The Iowa state legislature will again be considering Governor Reynolds’s private school voucher bill, designed to shift $55 million in taxpayer funds from public schools to 10,000 private school tuition assistance scholarships, which failed to pass in the House last year.
Although Governor Reynolds claims this legislation will provide “school choice,” I question that statement.
First, Iowa students already have school choice, thanks to Iowa’s broad open enrollment policies. Second, such a law would fail to make school choice more available to all Iowans. Of the 99 Iowa counties, 42 do not contain any private schools. 55 do not contain a private school that serves grades 7-8, and 77 do not contain a private school that serves grades 9-12.
Meanwhile, who would be harmed by this voucher program?
The 1,600 public schools in Iowa, and the 481,000 students who attend those schools, would lose $55 million allocated to them in the state’s education budget. Our public schools would be hard-pressed to weather such a loss.
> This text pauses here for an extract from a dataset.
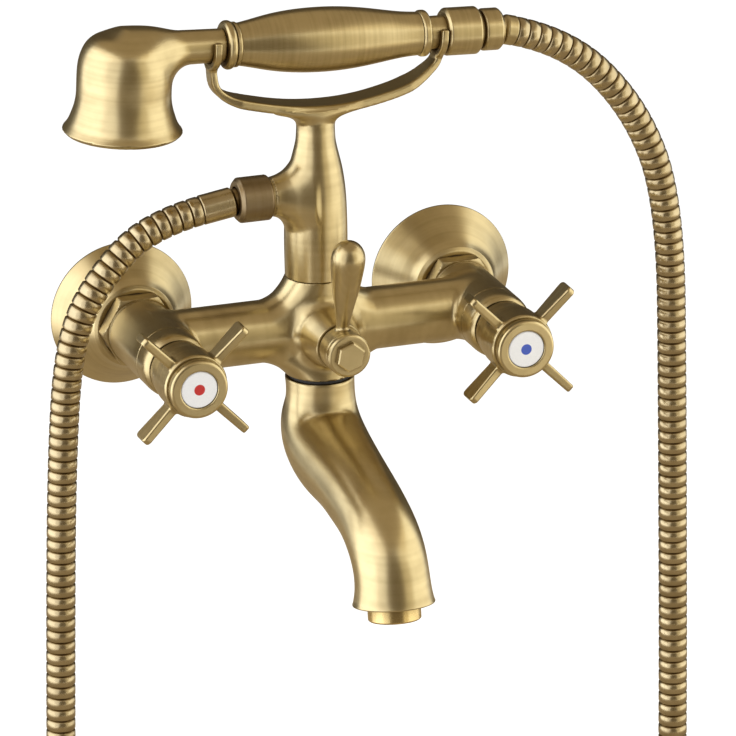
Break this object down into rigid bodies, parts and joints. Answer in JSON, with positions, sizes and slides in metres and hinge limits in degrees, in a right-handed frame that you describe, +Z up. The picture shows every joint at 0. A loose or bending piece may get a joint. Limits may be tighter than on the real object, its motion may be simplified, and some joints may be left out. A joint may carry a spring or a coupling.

This past year, the state education budget was increased by a mere 2.5 percent, even as schools faced the challenges of helping students recover from a pandemic year of remote learning.
Having attended private Catholic schools and taught in public high schools, I understand both sides of this issue, but for me the choice is clear: taxpayer money should be invested in the public schools that serve 93.5 percent of Iowa’s schoolchildren.